While there are plenty of articles on issues around security and file backup while working from home (one of mine is here), I haven’t read much on sanitizing the background you are in front of when you are on a video conference call. Zoom offers “virtual backgrounds” but only if you are sitting in front of a wall or screen with uniform lighting so that the software can detect the difference between you and your background. There are plenty of hilarious examples of people wearing the wrong thing in front of a green screen so that parts of them disappear into the background.

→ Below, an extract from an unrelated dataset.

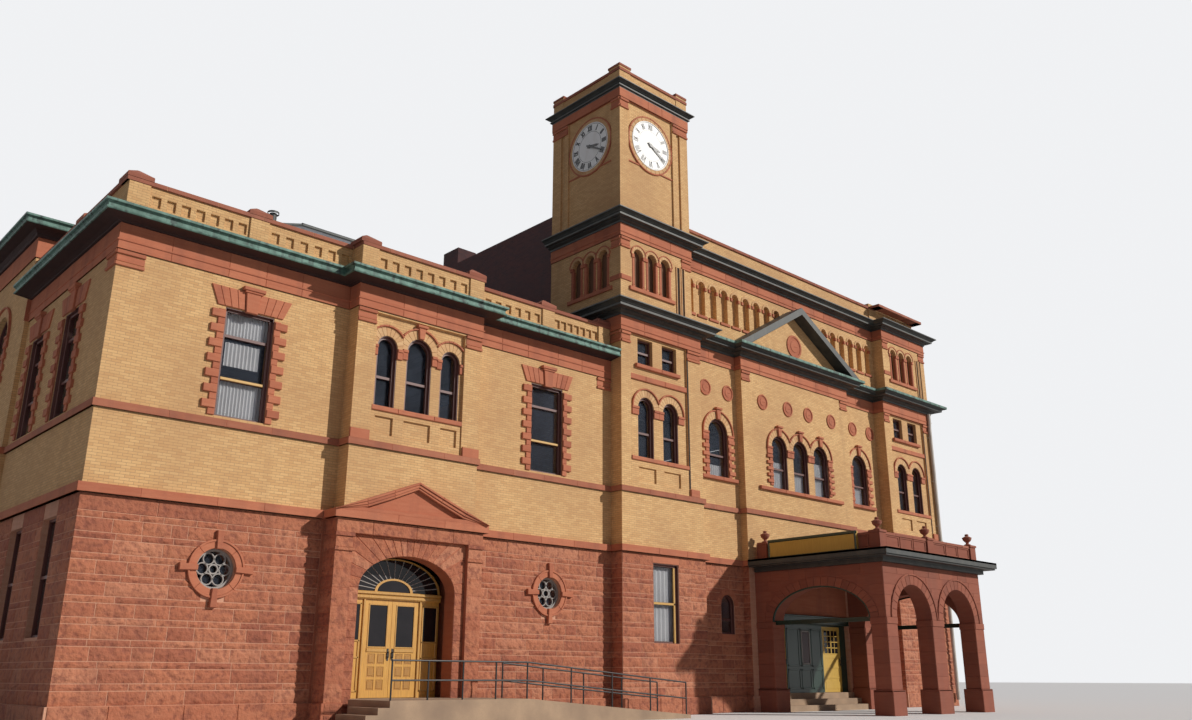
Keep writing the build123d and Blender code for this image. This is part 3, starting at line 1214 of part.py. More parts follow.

Let’s say that you don’t have a professional green screen setup in whatever is filling in for your office at home. Is there anything that you should look out for in your background? First off, pretend that you are your webcam. You can either fire up your videoconferencing software and see what it sees when your image is on the screen or you can simply face in the same direction that it is pointing and see what it would see.

I am a licensed firearms instructor and one wall of my home office is decorated with framed bullets (yes, collecting “bullet boards” is a thing). But during a conference call, these could be distracting, or worse. To some people, anything having to do with firearms is distressing – and in fact, a school reported a student to police because his teacher saw several BB guns on his wall while he was attending a virtual learning class.

What is in your webcam’s field of view that could be distressing or could open you up to industrial espionage or identity theft? Family photos with names or dates on them? Could you be “outing” a family member who is working undercover for law enforcement, the military or a government agency? Perhaps your significant other gave you a boudoir photo for a special occasion and it is hanging in a position of honor – within view of your webcam.

If you work for a company with a professional button-down image, disheveled stacks of papers might not make for the best background. And could you have binders with customer or competitor names on them in bookshelves behind you? Maybe books by Mapplethorpe or other controversial authors should be moved out of view as well.

A half-dozen years ago I worked on the distributed team of a company with a culture of wry wit. My videoconference background always was a white closet door, but when we decided to attend a conference with a “Zombie Safety Zone” theme, I remembered that I had some zombie targets in my garage. For our next videoconference, I hung one of them behind me. It took a while, but it did get noticed.

While you definitely want to be following all company or industry recommendations on information security and backup, you also should think about practicing good video conferencing hygiene as well. Stay safe, drink plenty of liquids, and think positive thoughts. A little black cloud inside your mind will come across on a webcam – and we don’t need that just now.